• **What the task asks**: Write out the complete material exactly as it stands.

• **Raw data**:
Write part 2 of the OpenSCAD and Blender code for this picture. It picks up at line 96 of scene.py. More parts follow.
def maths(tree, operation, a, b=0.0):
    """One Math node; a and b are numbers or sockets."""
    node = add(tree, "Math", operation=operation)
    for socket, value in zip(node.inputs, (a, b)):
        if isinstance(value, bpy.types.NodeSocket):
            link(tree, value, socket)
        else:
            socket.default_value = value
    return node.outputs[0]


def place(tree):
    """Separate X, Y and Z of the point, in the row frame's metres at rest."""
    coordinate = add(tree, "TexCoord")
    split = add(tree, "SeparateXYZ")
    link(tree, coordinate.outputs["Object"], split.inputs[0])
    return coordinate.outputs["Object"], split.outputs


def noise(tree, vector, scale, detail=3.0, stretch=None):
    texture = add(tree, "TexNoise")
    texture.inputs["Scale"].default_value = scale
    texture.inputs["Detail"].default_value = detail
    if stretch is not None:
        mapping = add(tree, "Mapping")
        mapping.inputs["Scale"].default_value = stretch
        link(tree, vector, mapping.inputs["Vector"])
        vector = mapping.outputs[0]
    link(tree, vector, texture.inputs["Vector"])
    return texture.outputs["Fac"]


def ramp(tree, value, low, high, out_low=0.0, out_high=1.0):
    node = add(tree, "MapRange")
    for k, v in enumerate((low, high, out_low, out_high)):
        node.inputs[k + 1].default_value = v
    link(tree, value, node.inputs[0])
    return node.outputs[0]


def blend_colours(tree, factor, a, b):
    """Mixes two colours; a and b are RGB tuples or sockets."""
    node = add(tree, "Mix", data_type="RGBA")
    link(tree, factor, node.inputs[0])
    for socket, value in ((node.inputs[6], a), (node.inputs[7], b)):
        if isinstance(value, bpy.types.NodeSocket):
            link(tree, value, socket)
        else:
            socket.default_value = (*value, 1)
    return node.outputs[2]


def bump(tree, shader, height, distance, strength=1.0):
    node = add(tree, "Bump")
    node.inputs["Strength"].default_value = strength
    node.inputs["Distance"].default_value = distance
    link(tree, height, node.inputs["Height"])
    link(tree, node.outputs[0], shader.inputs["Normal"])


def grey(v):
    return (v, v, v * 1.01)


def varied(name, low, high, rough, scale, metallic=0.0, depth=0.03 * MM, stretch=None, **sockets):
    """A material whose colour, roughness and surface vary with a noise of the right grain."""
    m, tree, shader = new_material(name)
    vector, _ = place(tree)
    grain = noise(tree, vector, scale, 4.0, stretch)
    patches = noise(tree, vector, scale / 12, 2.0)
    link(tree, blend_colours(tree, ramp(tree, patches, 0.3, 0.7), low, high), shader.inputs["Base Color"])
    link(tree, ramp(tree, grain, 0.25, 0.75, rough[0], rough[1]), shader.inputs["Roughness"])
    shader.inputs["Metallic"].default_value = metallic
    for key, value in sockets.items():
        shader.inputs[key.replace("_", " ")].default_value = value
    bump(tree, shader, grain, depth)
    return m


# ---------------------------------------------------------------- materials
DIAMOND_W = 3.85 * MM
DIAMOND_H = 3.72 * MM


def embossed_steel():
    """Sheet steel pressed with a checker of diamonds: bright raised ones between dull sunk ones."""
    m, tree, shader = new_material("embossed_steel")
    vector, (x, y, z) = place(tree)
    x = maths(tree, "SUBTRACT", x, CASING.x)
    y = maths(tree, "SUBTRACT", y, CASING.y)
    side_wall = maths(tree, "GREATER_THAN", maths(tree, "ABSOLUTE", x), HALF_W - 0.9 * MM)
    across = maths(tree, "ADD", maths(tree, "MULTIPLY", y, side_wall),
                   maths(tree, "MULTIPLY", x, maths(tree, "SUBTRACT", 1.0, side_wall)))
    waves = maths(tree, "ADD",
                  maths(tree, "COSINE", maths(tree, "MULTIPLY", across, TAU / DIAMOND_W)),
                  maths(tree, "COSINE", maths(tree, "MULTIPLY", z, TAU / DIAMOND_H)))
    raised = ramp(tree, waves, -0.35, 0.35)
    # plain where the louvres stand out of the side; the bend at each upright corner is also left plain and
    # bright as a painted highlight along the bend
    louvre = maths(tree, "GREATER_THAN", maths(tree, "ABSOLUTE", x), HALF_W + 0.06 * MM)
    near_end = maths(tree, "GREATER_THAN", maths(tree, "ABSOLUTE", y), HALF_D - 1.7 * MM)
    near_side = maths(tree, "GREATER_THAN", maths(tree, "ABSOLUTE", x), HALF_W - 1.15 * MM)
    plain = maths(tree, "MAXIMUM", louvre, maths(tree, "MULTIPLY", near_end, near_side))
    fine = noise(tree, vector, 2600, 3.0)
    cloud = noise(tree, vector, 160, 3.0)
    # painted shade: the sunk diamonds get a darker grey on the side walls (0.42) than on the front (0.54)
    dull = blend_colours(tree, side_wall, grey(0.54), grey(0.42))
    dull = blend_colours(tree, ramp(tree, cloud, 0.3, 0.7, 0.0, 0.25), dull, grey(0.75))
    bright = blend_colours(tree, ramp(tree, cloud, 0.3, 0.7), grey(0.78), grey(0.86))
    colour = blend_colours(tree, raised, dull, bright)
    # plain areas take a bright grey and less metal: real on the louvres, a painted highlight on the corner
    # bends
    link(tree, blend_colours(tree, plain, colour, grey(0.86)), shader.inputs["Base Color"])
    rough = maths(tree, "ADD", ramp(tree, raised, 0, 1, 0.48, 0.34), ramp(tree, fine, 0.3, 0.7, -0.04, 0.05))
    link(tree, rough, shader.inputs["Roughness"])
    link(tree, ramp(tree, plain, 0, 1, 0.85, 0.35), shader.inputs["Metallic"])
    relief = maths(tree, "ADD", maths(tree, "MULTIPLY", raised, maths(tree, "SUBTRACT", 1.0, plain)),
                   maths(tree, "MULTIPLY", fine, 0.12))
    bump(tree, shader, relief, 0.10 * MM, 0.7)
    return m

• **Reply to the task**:
Write part 2 of the OpenSCAD and Blender code for this picture. It picks up at line 96 of scene.py. More parts follow.
def maths(tree, operation, a, b=0.0):
    """One Math node; a and b are numbers or sockets."""
    node = add(tree, "Math", operation=operation)
    for socket, value in zip(node.inputs, (a, b)):
        if isinstance(value, bpy.types.NodeSocket):
            link(tree, value, socket)
        else:
            socket.default_value = value
    return node.outputs[0]


def place(tree):
    """Separate X, Y and Z of the point, in the row frame's metres at rest."""
    coordinate = add(tree, "TexCoord")
    split = add(tree, "SeparateXYZ")
    link(tree, coordinate.outputs["Object"], split.inputs[0])
    return coordinate.outputs["Object"], split.outputs


def noise(tree, vector, scale, detail=3.0, stretch=None):
    texture = add(tree, "TexNoise")
    texture.inputs["Scale"].default_value = scale
    texture.inputs["Detail"].default_value = detail
    if stretch is not None:
        mapping = add(tree, "Mapping")
        mapping.inputs["Scale"].default_value = stretch
        link(tree, vector, mapping.inputs["Vector"])
        vector = mapping.outputs[0]
    link(tree, vector, texture.inputs["Vector"])
    return texture.outputs["Fac"]


def ramp(tree, value, low, high, out_low=0.0, out_high=1.0):
    node = add(tree, "MapRange")
    for k, v in enumerate((low, high, out_low, out_high)):
        node.inputs[k + 1].default_value = v
    link(tree, value, node.inputs[0])
    return node.outputs[0]


def blend_colours(tree, factor, a, b):
    """Mixes two colours; a and b are RGB tuples or sockets."""
    node = add(tree, "Mix", data_type="RGBA")
    link(tree, factor, node.inputs[0])
    for socket, value in ((node.inputs[6], a), (node.inputs[7], b)):
        if isinstance(value, bpy.types.NodeSocket):
            link(tree, value, socket)
        else:
            socket.default_value = (*value, 1)
    return node.outputs[2]


def bump(tree, shader, height, distance, strength=1.0):
    node = add(tree, "Bump")
    node.inputs["Strength"].default_value = strength
    node.inputs["Distance"].default_value = distance
    link(tree, height, node.inputs["Height"])
    link(tree, node.outputs[0], shader.inputs["Normal"])


def grey(v):
    return (v, v, v * 1.01)


def varied(name, low, high, rough, scale, metallic=0.0, depth=0.03 * MM, stretch=None, **sockets):
    """A material whose colour, roughness and surface vary with a noise of the right grain."""
    m, tree, shader = new_material(name)
    vector, _ = place(tree)
    grain = noise(tree, vector, scale, 4.0, stretch)
    patches = noise(tree, vector, scale / 12, 2.0)
    link(tree, blend_colours(tree, ramp(tree, patches, 0.3, 0.7), low, high), shader.inputs["Base Color"])
    link(tree, ramp(tree, grain, 0.25, 0.75, rough[0], rough[1]), shader.inputs["Roughness"])
    shader.inputs["Metallic"].default_value = metallic
    for key, value in sockets.items():
        shader.inputs[key.replace("_", " ")].default_value = value
    bump(tree, shader, grain, depth)
    return m


# ---------------------------------------------------------------- materials
DIAMOND_W = 3.85 * MM
DIAMOND_H = 3.72 * MM


def embossed_steel():
    """Sheet steel pressed with a checker of diamonds: bright raised ones between dull sunk ones."""
    m, tree, shader = new_material("embossed_steel")
    vector, (x, y, z) = place(tree)
    x = maths(tree, "SUBTRACT", x, CASING.x)
    y = maths(tree, "SUBTRACT", y, CASING.y)
    side_wall = maths(tree, "GREATER_THAN", maths(tree, "ABSOLUTE", x), HALF_W - 0.9 * MM)
    across = maths(tree, "ADD", maths(tree, "MULTIPLY", y, side_wall),
                   maths(tree, "MULTIPLY", x, maths(tree, "SUBTRACT", 1.0, side_wall)))
    waves = maths(tree, "ADD",
                  maths(tree, "COSINE", maths(tree, "MULTIPLY", across, TAU / DIAMOND_W)),
                  maths(tree, "COSINE", maths(tree, "MULTIPLY", z, TAU / DIAMOND_H)))
    raised = ramp(tree, waves, -0.35, 0.35)
    # plain where the louvres stand out of the side; the bend at each upright corner is also left plain and
    # bright as a painted highlight along the bend
    louvre = maths(tree, "GREATER_THAN", maths(tree, "ABSOLUTE", x), HALF_W + 0.06 * MM)
    near_end = maths(tree, "GREATER_THAN", maths(tree, "ABSOLUTE", y), HALF_D - 1.7 * MM)
    near_side = maths(tree, "GREATER_THAN", maths(tree, "ABSOLUTE", x), HALF_W - 1.15 * MM)
    plain = maths(tree, "MAXIMUM", louvre, maths(tree, "MULTIPLY", near_end, near_side))
    fine = noise(tree, vector, 2600, 3.0)
    cloud = noise(tree, vector, 160, 3.0)
    # painted shade: the sunk diamonds get a darker grey on the side walls (0.42) than on the front (0.54)
    dull = blend_colours(tree, side_wall, grey(0.54), grey(0.42))
    dull = blend_colours(tree, ramp(tree, cloud, 0.3, 0.7, 0.0, 0.25), dull, grey(0.75))
    bright = blend_colours(tree, ramp(tree, cloud, 0.3, 0.7), grey(0.78), grey(0.86))
    colour = blend_colours(tree, raised, dull, bright)
    # plain areas take a bright grey and less metal: real on the louvres, a painted highlight on the corner
    # bends
    link(tree, blend_colours(tree, plain, colour, grey(0.86)), shader.inputs["Base Color"])
    rough = maths(tree, "ADD", ramp(tree, raised, 0, 1, 0.48, 0.34), ramp(tree, fine, 0.3, 0.7, -0.04, 0.05))
    link(tree, rough, shader.inputs["Roughness"])
    link(tree, ramp(tree, plain, 0, 1, 0.85, 0.35), shader.inputs["Metallic"])
    relief = maths(tree, "ADD", maths(tree, "MULTIPLY", raised, maths(tree, "SUBTRACT", 1.0, plain)),
                   maths(tree, "MULTIPLY", fine, 0.12))
    bump(tree, shader, relief, 0.10 * MM, 0.7)
    return m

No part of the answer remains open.